Kazuyo Minamide and Fumiko Oshikawa eds. Right to Education in South Asia: Its Implementation and New Approaches, CIAS Discussion Paper No.24, Center for Integrated Area Studies, Kyoto University, March 2012
その他、メンバーはそれぞれ論文を刊行している。
研究成果公表計画
今後の展開等:
-平成22年度-
 次年度は、今年度に引き続き科研基盤(B)「南アジアの教育発展と社会変容」と連携しつつ、①教育と雇用・所得との関連など、教育を通じた経済格差の動向 ②教育に関する当事者(子ども、保護者、地域社会)の視点の変化、に焦点をあてて、3回の研究会を行う。また収集してきた教育に関する基本的文献・統計資料等の整理をすすめる。また同科研によってインドおよびバングラデシュにおいて現地調査を実施し、その成果を本プロジェクトの議論に反映させる。
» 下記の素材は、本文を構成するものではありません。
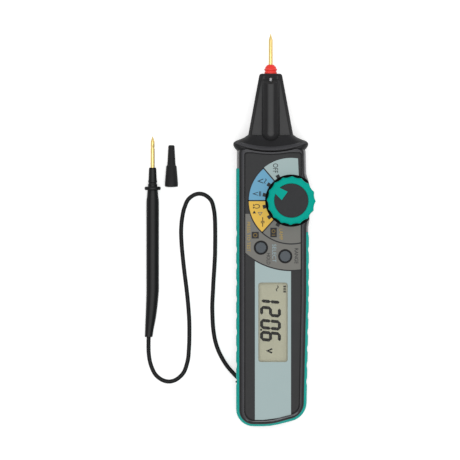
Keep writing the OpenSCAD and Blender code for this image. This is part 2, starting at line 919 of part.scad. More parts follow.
module switch_rotor() {
    color([0.85, 0.85, 0.8]) at_dial() difference() {
        rod(rotor_low, rotor_top, rotor_r);
        rod(rotor_low - cut, rotor_top + cut, shaft_r);
        rotate(dial_rest) translate([detent_orbit_r, 0, 0])
            rod(rotor_low + spring_floor, rotor_top + cut, ball_r + run_gap);
    }
}

wiper_w = 1;
wiper_t = 0.2;
wiper_gap = 0.15;

module wiper_contacts() {
    color(gold) at_dial() for (a = [60, 180, 300]) {
        rotate(dial_rest + a) union() {
            block([shaft_r + wiper_gap, -wiper_w / 2, rotor_low - wiper_t], [rotor_r, wiper_w / 2, rotor_low]);
            block([rotor_r - wiper_w, -wiper_w / 2, board_top + wiper_gap], [rotor_r, wiper_w / 2, rotor_low]);
        }
    }
}

// Detent: a sprung ball in the rotor under a ring with one notch for each position
ball_r = 0.5;
detent_orbit_r = 3.7;
detent_ring_t = 0.25;
spring_floor = 0.4;
notch_r = 0.6;
coil_r = 0.4;

module detent_ring() {
    color(steel) at_dial() difference() {
        rod(well_z - well_floor_t - detent_ring_t, well_z - well_floor_t, rotor_r);
        rod(rotor_low, well_z, shaft_r + clear_gap);
        for (k = [-4:1]) {
            rotate(dial_rest - k * dial_step) translate([detent_orbit_r, 0, 0]) rod(rotor_low, well_z, notch_r);
        }
    }
}

module detent_ball() {
    color(steel) at_dial() rotate(dial_rest)
        translate([detent_orbit_r, 0, rotor_top - ball_r]) sphere(r = ball_r);
}

module detent_spring() {
    color(steel) at_dial() rotate(dial_rest) translate([detent_orbit_r, 0, 0])
        rod(rotor_low + spring_floor, rotor_top - 2 * ball_r, coil_r);
}

module rotor_screw() {
    color(steel) at_dial() difference() {
        union() {
            rod(rotor_low - screw_head_t, rotor_low, screw_head_r);
            rod(rotor_low - screw_head_t, wheel_low, screw_r);
        }
        screw_slot(rotor_low - screw_head_t);
    }
}

// Keys, pressed along -Z

module key_top(angle) {
    color(blue_grey) at_key(angle) union() {
        rod(roof_low - seat_gap - cut / 2, panel_top + key_rise, key_r);
        rod(roof_low - seat_gap - key_flange_t, roof_low - seat_gap, key_r + key_flange);
        rod(stem_low, roof_low - key_flange_t, stem_r);
    }
}

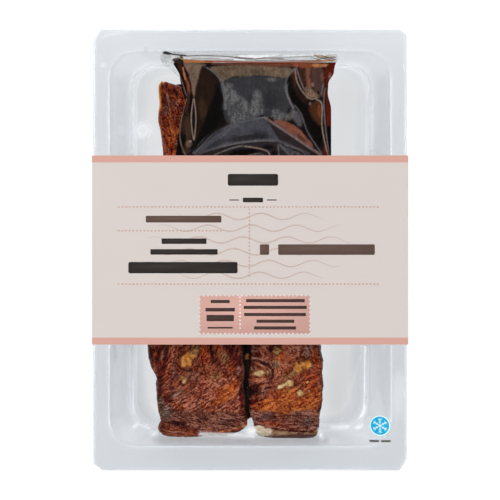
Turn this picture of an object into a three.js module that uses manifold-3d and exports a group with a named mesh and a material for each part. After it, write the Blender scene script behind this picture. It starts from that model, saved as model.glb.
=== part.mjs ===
// A retail pack of hot smoked salmon: two glazed fillets sealed under clear film in a clear
// plastic tray, with a sachet of dark sauce lying on them and a card sleeve round the middle.
// Millimetres, +Z up. The pack lies on its back, so the side with the fillets looks up, and
// the end where the sachet shows is at +Y. The origin is at the middle of the underside.
import * as THREE from "three";
import { mergeVertices } from "three/addons/utils/BufferGeometryUtils.js";
import Module from "manifold-3d";

const wasm = await Module();
wasm.setup();

// Driving dimensions of the pack
const packWidth = 149.2;
const packLength = 210;
const flangeTop = 28;
const wall = 0.6;
const cardThickness = 0.4;
const filmThickness = 0.3;
const gap = 0.3;
const sleeveLength = 90;

// The well of the tray: its mouth in the flange, and its flat floor
const mouthHalf = { x: 66.5, y: 94, r: 12.8 };
const floorHalf = { x: 56.8, y: 86, r: 11 };
const floorShift = 2;
const flangeCorner = 5;
const floorRound = 6;
const draft = THREE.MathUtils.degToRad(10);
const lipRound = 1.2;

const trayBase = cardThickness + gap;
const floorTop = trayBase + wall;
const wellDepth = flangeTop - floorTop;
const foodBase = floorTop + gap;

// Every ring round the well has one point for each share of a side, from -1 to 1, and the
// film's grid over the floor has as many columns and rows
const acrossShares = [-1, -0.94, -0.87, -0.7, -0.5, -0.3, -0.1, 0.1, 0.3, 0.5, 0.7, 0.87, 0.94, 1];
const alongShares = [
  -1, -0.96, -0.92, -0.8, -0.64, -0.48, -0.32, -0.16, 0, 0.16, 0.32, 0.48, 0.66, 0.8, 0.92, 1,
];
const rows = [-80, -76, -70, -60, -47, -33, -18, -3, 12, 27, 42, 55, 66, 74, 79, 82.5];

// Value noise with a fixed seed, from 0 to 1
function noise(x, y, seed) {
  const corner = (i, j) => {
    const s = Math.sin(i * 127.1 + j * 311.7 + seed * 74.7) * 43758.5453;
    return s - Math.floor(s);
  };
  const i = Math.floor(x);
  const j = Math.floor(y);
  const ease = (t) => t * t * (3 - 2 * t);
  const u = ease(x - i);
  const v = ease(y - j);
  const low = corner(i, j) * (1 - u) + corner(i + 1, j) * u;
  const high = corner(i, j + 1) * (1 - u) + corner(i + 1, j + 1) * u;
  return low * (1 - v) + high * v;
}

// A smooth value along a list of [place, value] stations, in rising order of place
function along(stations, place) {
  const last = stations.length - 1;
  if (place <= stations[0][0]) return stations[0][1];
  if (place >= stations[last][0]) return stations[last][1];
  const k = stations.findIndex((s) => s[0] > place) - 1;
  const t = (place - stations[k][0]) / (stations[k + 1][0] - stations[k][0]);
  const ease = t * t * (3 - 2 * t);
  return THREE.MathUtils.lerp(stations[k][1], stations[k + 1][1], ease);
}

// Collects points and faces, and hands back the geometry
class Surface {
  constructor() {
    this.points = [];
    this.faces = [];
  }
  add(x, y, z) {
    this.points.push(x, y, z);
    return this.points.length / 3 - 1;
  }
  triangle(a, b, c) {
    this.faces.push(a, b, c);
  }
  quad(a, b, c, d) {
    this.faces.push(a, b, c, a, c, d);
  }
  // Faces from one closed ring to the next: outwards they look up, and inwards down
  strip(ring, next) {
    ring.forEach((p, k) => {
      const q = (k + 1) % ring.length;
      this.quad(p, next[k], next[q], ring[q]);
    });
  }
  geometry() {
    const g = new THREE.BufferGeometry();
    g.setAttribute("position", new THREE.Float32BufferAttribute(this.points, 3));
    g.setIndex(this.faces);
    g.computeVertexNormals();
    return g;
  }
}

// A point on one side of a rounded rectangle, at share from -1 to 1 of the way along that
// side, with half of each corner counted in. flip swaps the sides along X for those along Y.
function sidePoint(share, halfX, halfY, radius) {
  const straight = halfX - radius;
  const s = share * (straight + (Math.PI / 4) * radius);
  if (Math.abs(s) <= straight) return [s, halfY];
  const turn = (Math.abs(s) - straight) / radius;
  return [Math.sign(s) * (straight + radius * Math.sin(turn)), halfY - radius * (1 - Math.cos(turn))];
}

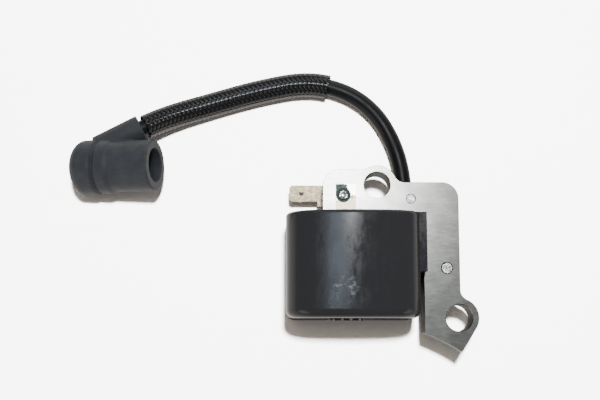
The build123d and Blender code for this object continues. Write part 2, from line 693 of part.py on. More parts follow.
with BuildPart() as ht_lead_conductor:
    tube(LEAD_ROUTE, STRAND_R, tail=lead_tail - PIN_IN_LEAD, tip=STRAND_TIP)
save(ht_lead_conductor, "ht_lead_conductor")

sleeve_route = (
    [on_run(SLEEVE_FIRST_RUN, SLEEVE_FIRST_SHARE)]
    + LEAD_ROUTE[SLEEVE_FIRST_RUN + 1:SLEEVE_LAST_RUN + 1]
    + [on_run(SLEEVE_LAST_RUN, SLEEVE_LAST_SHARE)]
)
with BuildPart() as braided_sleeve:
    tube(sleeve_route, SLEEVE_BORE_R + SLEEVE_WALL, SLEEVE_BORE_R)
save(braided_sleeve, "braided_sleeve")

# ---- Potting resin -----------------------------------------------------------------------------------
with BuildPart() as potting_resin:
    add(case_profile(inner_top, CASE_WALL, CASE_BACK + RESIN_RECESS).sketch)
    extrude(amount=inner_top - inner_bottom, dir=(0, -1, 0))
    with BuildSketch(at_y(inner_top)):
        with Locations((LEAD_X, LEAD_Z)):
            Circle(GLAND_BORE_R)
    extrude(amount=inner_top - tower_end)
    with BuildSketch(at_y(inner_top)):
        leg_slot()
    extrude(amount=inner_top - inner_bottom, mode=Mode.SUBTRACT)
    with BuildSketch(at_y(COIL_TOP)):
        with Locations((COIL_LEG_X, CORE_T / 2)):
            Rectangle(2 * secondary_in_w, 2 * secondary_in_h)
    extrude(amount=coil_length, mode=Mode.SUBTRACT)
    with BuildSketch(at_y(inner_top)):
        with Locations((LEAD_X, LEAD_Z)):
            Circle(LEAD_R)
    extrude(amount=inner_top - LEAD_INNER, mode=Mode.SUBTRACT)
    for potted in (secondary_bobbin, secondary_windings, circuit_board, transistor_tab,
                   power_transistor, transistor_leads, control_chip, chip_pins,
                   timing_capacitors, resistors, clamp_diode, primary_leads, stop_wire,
                   earth_wire, secondary_lead, ht_pin, ground_strap, stop_terminal):
        add(potted.part, mode=Mode.SUBTRACT)
save(potting_resin, "potting_resin")

# ---- Spark plug boot ---------------------------------------------------------------------------------
# Plane through the boot's axis: sketch x runs back from the mouth, sketch y is the radius.
back_dir = Vector(-math.cos(math.radians(BOOT_TILT)), 0, -math.sin(math.radians(BOOT_TILT)))
boot_plane = Plane(origin=BOOT_MOUTH, x_dir=back_dir, z_dir=back_dir.cross(Vector(0, 1, 0)))
boot_axis = Axis(BOOT_MOUTH, back_dir)

with BuildPart() as plug_boot:
    with BuildSketch(boot_plane) as half_section:
        with BuildLine():
            Polyline((BOOT_LENGTH, 0), (0, 0), (0, BOOT_R - MOUTH_EDGE), (MOUTH_EDGE, BOOT_R),
                     (BEAD_AT - BEAD_RISE, BOOT_R))
            Spline((BEAD_AT - BEAD_RISE, BOOT_R), (BEAD_AT, BEAD_R), tangents=((1, 0), (1, 0)))
            Polyline((BEAD_AT, BEAD_R), (GROOVE_AT - GROOVE_HALF, BEAD_R), (GROOVE_AT, GROOVE_R),
                     (GROOVE_AT + GROOVE_HALF, END_R), (END_CURVE_AT, END_R))
            EllipticalCenterArc((END_CURVE_AT, 0), BOOT_LENGTH - END_CURVE_AT, END_R,
                                arc_size=90)
        make_face()
    revolve(axis=boot_axis)
    neck_dir = Vector(*NECK_END) - Vector(*NECK_ROOT)
    with BuildSketch(Plane(origin=NECK_ROOT, z_dir=neck_dir)):
        Circle(NECK_R)
    extrude(amount=neck_dir.length)
    with BuildSketch(Plane(origin=BOOT_MOUTH, z_dir=back_dir)):
        Circle(BOOT_BORE_R)
    extrude(amount=BOOT_BORE_DEPTH, mode=Mode.SUBTRACT)
    with BuildSketch(Plane(origin=BOOT_MOUTH, z_dir=back_dir)):
        Circle(POCKET_R)
    extrude(amount=BOOT_BORE_DEPTH + POCKET_DEPTH, mode=Mode.SUBTRACT)
    tube(LEAD_ROUTE[-3:], LEAD_R, tip=POCKET_R / 2, mode=Mode.SUBTRACT)
save(plug_boot, "plug_boot")

with BuildPart() as plug_contact_spring:
    spring_start = Vector(*BOOT_MOUTH) + back_dir * (BOOT_BORE_DEPTH + 2 * SPRING_WIRE_R)
    with BuildLine() as coil:
        Helix(SPRING_LENGTH / SPRING_TURNS, SPRING_LENGTH, SPRING_R, center=spring_start,
              direction=back_dir)
    with BuildSketch(Plane(origin=coil.line @ 0, z_dir=coil.line % 0)):
        Circle(SPRING_WIRE_R)
    sweep(path=coil.line, is_frenet=True)
save(plug_contact_spring, "plug_contact_spring")
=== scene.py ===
import math

import bpy
import numpy as np
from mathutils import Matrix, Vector


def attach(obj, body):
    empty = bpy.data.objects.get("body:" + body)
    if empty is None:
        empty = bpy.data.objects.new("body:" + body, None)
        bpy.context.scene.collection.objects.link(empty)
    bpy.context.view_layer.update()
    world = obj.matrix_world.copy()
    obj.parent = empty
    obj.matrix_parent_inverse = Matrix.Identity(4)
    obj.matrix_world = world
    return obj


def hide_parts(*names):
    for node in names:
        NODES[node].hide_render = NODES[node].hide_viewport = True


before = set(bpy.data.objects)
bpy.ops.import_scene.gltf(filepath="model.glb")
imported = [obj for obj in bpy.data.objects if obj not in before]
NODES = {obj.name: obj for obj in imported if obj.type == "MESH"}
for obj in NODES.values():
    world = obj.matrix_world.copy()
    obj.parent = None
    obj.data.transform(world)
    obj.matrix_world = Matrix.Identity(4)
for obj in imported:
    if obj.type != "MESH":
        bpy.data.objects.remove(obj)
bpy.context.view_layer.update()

MM = 0.001
SCENE = bpy.context.scene

# ---- Places that the CAD model and this file share, in millimetres ---------------------------
TABLE_Z = -7.5
SHEET_PITCH = 0.5
STRAP_RIVET = (-21.1, 15.9)
LEG_RIVET = (8.14, -4.9)
LEG_RIVET_R = 1.6
BAR_RIVET = (-1.8, 14.9)
BAR_RIVET_R = 1.35
LEAD_D = 5.0
STRAND_D = 1.3
SLEEVE_R = 3.65
SLEEVE_WALL = 0.5
LEAD_ROUTE = [
    (-2.2, 14.0, -3.85),
    (-2.5, 23.5, -4.2),
    (-5.2, 33.8, -4.4),
    (-10.6, 43.2, -4.3),
    (-19.2, 49.6, -3.8),
    (-31.0, 52.4, -3.8),
    (-46.0, 49.6, -3.8),
    (-60.5, 45.4, -3.8),
    (-73.7, 41.2, -2.2),
    (-83.5, 35.9, 0.4),
    (-91.9, 31.5, 0.6),
]
SLEEVE_ENDS = ((4, 0.5), (8, 0.6))   # runs of the route, and shares of them


def metres(point):
    return Vector(point) * MM


# ---- Camera ----------------------------------------------------------------------------------
CAMERA_AT = (-33.5, -26.5, 298.5)
CAMERA_TILT = math.radians(8.08)
CAMERA_LENS = 61.26          # focal length and sensor width, mm
CAMERA_SENSOR = 36
CAMERA_CLIP = (0.01, 10)     # metres

camera_data = bpy.data.cameras.new("camera")
camera_data.lens = CAMERA_LENS
camera_data.sensor_width = CAMERA_SENSOR
camera_data.clip_start, camera_data.clip_end = CAMERA_CLIP
camera = bpy.data.objects.new("camera", camera_data)
camera.location = metres(CAMERA_AT)
camera.rotation_euler = (CAMERA_TILT, 0, 0)
SCENE.collection.objects.link(camera)
SCENE.camera = camera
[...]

 ①については、10月中旬に研究会を開催し、学歴(就学年数、資格、出身学校)による雇用機会や所得について、具体的事例を蓄積する。
 ②については、6~7月に研究会を開催する。
-平成23年度-
本研究ユニットの研究成果は、連携している科研基盤(B)「南アジアにおける教育発展と社会変容」の研究成果と合わせて、平成24年度中にとりまとめ、平成25年度に学術書として刊行することを目指している。
また、平成24年度は、これまでの研究成果を基盤に、複合プロジェクト「新自由主義の浸透と社会への影響に関する地域間比較研究」の1研究ユニットとして「南アジアの教育における新自由主義-私事化・市場化・国際化の地域間比較に向けて」を組織して、国際比較の視点から学校教育の市場化やグローバル化に焦点をあてた研究を実施する予定である。